EXERCISE REQUIREMENTS> In the listing below, locate the line that contains "make_sleeve(sleeve_steel)" and the line that contains "# where the camera". Restate word for word those two lines and every line between them, and nothing else.

DATASET EXTRACT>
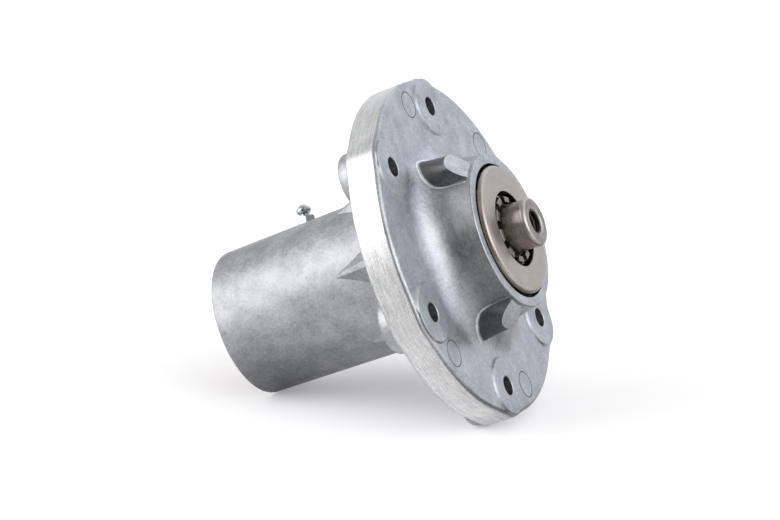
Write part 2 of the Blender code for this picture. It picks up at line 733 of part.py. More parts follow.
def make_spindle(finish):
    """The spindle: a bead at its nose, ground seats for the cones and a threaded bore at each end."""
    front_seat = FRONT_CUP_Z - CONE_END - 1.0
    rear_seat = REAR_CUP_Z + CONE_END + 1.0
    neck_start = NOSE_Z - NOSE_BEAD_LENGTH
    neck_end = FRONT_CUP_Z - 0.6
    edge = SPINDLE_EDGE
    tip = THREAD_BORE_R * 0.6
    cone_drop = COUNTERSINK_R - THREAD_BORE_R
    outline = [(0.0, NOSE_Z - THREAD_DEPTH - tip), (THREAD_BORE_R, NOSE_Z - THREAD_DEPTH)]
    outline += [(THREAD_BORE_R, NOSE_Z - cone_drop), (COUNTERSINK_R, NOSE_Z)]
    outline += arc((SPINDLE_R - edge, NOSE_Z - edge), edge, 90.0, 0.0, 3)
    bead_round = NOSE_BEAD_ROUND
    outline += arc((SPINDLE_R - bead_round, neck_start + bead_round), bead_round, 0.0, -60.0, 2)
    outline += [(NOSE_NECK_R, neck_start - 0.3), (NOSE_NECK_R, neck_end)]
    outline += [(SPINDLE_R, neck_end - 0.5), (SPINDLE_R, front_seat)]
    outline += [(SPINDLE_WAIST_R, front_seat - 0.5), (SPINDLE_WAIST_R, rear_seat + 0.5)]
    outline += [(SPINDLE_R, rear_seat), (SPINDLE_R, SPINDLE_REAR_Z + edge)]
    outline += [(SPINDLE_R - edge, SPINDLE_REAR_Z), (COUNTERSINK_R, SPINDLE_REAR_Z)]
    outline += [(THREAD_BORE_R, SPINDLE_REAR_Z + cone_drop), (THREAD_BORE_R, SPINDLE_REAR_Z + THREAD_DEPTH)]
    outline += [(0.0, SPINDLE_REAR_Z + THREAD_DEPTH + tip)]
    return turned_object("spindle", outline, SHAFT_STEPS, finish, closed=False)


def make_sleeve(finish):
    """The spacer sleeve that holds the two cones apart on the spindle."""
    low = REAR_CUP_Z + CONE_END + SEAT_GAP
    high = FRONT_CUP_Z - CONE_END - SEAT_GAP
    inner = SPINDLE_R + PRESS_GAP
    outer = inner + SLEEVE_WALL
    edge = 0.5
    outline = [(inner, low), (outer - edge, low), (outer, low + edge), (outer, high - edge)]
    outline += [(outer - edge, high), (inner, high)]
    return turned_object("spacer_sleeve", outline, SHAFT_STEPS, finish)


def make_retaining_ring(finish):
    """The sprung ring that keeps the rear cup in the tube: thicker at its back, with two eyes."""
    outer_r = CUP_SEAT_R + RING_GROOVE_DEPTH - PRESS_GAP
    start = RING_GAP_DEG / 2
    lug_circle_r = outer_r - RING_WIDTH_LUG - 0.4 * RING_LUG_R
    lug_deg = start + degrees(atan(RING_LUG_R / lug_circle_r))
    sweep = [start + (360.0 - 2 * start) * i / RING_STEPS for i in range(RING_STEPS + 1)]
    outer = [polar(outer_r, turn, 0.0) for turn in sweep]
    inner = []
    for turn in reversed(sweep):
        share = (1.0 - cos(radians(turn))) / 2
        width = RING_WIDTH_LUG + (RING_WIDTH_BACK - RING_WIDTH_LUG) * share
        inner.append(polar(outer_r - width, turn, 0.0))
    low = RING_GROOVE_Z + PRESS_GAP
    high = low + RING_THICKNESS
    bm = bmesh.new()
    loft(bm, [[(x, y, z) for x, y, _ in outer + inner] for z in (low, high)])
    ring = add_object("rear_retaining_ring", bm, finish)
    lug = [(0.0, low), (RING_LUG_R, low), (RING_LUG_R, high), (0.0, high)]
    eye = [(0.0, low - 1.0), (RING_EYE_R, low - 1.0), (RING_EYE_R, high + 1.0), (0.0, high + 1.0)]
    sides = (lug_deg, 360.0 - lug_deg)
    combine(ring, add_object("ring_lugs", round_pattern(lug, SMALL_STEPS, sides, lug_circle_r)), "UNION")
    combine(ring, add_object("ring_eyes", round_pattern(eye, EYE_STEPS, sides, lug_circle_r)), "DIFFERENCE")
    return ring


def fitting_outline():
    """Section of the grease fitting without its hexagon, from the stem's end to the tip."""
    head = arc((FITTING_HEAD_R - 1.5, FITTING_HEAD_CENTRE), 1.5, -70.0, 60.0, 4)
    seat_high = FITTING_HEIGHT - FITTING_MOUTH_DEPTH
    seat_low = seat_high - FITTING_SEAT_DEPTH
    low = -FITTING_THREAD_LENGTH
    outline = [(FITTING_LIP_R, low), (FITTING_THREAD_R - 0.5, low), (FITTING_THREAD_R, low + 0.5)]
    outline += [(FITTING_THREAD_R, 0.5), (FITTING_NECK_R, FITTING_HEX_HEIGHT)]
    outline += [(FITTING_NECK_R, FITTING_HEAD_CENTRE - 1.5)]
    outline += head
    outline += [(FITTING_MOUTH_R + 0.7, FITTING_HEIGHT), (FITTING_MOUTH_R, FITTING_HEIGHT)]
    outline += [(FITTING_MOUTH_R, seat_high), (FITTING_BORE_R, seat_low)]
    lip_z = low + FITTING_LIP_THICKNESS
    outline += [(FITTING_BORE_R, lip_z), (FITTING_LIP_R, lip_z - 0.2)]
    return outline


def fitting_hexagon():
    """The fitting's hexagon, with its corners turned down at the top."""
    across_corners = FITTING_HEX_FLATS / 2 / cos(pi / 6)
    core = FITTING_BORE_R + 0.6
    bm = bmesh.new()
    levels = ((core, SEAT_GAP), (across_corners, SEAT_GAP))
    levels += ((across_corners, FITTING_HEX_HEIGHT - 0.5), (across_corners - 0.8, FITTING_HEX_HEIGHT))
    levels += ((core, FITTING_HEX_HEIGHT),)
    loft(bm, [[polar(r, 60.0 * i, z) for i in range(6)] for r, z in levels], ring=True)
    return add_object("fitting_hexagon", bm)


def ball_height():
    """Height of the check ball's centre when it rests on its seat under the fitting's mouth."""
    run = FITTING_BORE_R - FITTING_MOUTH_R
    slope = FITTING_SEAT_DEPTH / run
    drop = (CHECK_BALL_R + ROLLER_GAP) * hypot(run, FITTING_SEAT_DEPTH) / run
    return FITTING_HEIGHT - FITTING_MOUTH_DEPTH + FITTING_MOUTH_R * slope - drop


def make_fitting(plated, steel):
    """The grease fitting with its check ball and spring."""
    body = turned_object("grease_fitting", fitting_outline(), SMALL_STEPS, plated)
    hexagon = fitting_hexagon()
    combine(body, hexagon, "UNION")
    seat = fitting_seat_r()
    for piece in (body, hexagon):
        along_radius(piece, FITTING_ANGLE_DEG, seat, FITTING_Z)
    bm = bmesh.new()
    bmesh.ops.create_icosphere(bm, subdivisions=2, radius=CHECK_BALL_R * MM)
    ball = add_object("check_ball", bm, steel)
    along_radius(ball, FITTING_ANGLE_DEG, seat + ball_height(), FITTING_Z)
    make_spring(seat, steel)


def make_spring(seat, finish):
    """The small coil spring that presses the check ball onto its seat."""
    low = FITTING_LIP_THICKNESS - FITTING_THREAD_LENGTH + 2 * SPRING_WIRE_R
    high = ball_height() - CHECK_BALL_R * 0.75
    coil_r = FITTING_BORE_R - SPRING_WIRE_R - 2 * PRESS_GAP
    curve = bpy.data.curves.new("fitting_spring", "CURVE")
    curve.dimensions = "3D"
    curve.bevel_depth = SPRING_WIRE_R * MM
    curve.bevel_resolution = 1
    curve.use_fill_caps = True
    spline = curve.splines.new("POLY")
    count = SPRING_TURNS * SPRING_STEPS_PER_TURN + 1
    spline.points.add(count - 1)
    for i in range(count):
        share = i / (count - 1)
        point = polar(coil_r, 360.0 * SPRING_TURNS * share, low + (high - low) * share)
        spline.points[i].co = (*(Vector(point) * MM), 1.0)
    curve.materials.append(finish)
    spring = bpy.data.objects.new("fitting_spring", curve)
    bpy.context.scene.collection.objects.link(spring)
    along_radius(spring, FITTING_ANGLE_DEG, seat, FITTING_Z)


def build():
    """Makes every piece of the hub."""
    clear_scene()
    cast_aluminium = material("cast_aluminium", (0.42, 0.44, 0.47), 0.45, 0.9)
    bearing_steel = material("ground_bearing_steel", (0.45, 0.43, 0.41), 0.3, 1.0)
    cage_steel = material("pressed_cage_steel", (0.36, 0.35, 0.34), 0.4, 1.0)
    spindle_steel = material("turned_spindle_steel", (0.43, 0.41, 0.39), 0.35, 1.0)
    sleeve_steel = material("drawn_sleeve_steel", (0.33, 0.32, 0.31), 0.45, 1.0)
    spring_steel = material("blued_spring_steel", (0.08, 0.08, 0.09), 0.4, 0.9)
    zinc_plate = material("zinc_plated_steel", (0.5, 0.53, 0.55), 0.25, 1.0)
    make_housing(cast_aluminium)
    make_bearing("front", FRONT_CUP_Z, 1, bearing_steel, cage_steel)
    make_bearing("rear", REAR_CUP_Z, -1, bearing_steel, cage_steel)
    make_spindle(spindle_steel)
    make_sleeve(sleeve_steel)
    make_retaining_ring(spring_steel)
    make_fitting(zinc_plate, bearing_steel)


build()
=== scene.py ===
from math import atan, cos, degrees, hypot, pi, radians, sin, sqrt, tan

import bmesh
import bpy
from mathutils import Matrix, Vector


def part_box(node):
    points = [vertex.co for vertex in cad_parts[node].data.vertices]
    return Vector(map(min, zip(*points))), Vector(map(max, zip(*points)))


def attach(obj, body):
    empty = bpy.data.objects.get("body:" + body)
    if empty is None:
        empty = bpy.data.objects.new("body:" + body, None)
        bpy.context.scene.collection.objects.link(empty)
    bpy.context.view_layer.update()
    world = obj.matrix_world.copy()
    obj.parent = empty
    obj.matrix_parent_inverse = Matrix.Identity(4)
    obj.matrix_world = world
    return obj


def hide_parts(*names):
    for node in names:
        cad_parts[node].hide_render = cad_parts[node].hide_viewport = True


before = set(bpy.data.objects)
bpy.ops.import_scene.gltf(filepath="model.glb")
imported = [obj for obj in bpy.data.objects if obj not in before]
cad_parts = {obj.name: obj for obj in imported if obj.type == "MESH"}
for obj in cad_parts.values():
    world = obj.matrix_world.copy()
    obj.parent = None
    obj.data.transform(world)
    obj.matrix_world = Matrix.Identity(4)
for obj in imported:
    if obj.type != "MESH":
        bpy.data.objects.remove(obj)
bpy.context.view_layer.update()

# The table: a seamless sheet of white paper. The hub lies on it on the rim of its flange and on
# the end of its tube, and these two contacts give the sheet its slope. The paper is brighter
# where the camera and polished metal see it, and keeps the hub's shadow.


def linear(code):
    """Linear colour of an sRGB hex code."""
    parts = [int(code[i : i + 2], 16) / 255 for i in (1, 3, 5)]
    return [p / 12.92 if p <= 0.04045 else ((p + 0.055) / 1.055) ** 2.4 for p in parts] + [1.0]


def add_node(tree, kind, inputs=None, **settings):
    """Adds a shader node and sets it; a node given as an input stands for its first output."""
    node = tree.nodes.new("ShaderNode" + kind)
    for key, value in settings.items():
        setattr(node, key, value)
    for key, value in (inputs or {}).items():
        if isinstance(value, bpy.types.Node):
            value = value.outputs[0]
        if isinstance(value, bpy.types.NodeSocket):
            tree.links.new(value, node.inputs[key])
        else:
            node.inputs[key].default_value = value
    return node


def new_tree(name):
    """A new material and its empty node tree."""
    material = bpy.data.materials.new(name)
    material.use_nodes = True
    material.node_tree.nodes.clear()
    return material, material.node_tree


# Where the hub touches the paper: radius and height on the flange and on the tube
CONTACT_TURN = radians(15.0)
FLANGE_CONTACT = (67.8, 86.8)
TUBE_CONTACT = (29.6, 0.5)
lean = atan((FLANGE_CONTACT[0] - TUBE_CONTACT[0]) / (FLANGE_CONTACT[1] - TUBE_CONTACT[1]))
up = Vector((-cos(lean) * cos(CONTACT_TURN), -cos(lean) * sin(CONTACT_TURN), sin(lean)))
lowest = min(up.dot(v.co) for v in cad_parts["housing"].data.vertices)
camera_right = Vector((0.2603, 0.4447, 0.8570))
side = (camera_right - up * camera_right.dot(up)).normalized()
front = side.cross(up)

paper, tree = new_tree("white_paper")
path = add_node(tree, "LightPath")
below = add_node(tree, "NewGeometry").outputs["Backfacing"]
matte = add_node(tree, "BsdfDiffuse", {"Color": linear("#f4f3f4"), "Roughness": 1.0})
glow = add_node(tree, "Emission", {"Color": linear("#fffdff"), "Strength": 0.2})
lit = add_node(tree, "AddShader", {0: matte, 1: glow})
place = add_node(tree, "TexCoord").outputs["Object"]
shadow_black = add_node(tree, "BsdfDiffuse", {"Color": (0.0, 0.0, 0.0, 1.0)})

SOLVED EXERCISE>
    make_sleeve(sleeve_steel)
    make_retaining_ring(spring_steel)
    make_fitting(zinc_plate, bearing_steel)


build()
=== scene.py ===
from math import atan, cos, degrees, hypot, pi, radians, sin, sqrt, tan

import bmesh
import bpy
from mathutils import Matrix, Vector


def part_box(node):
    points = [vertex.co for vertex in cad_parts[node].data.vertices]
    return Vector(map(min, zip(*points))), Vector(map(max, zip(*points)))


def attach(obj, body):
    empty = bpy.data.objects.get("body:" + body)
    if empty is None:
        empty = bpy.data.objects.new("body:" + body, None)
        bpy.context.scene.collection.objects.link(empty)
    bpy.context.view_layer.update()
    world = obj.matrix_world.copy()
    obj.parent = empty
    obj.matrix_parent_inverse = Matrix.Identity(4)
    obj.matrix_world = world
    return obj


def hide_parts(*names):
    for node in names:
        cad_parts[node].hide_render = cad_parts[node].hide_viewport = True


before = set(bpy.data.objects)
bpy.ops.import_scene.gltf(filepath="model.glb")
imported = [obj for obj in bpy.data.objects if obj not in before]
cad_parts = {obj.name: obj for obj in imported if obj.type == "MESH"}
for obj in cad_parts.values():
    world = obj.matrix_world.copy()
    obj.parent = None
    obj.data.transform(world)
    obj.matrix_world = Matrix.Identity(4)
for obj in imported:
    if obj.type != "MESH":
        bpy.data.objects.remove(obj)
bpy.context.view_layer.update()

# The table: a seamless sheet of white paper. The hub lies on it on the rim of its flange and on
# the end of its tube, and these two contacts give the sheet its slope. The paper is brighter
# where the camera and polished metal see it, and keeps the hub's shadow.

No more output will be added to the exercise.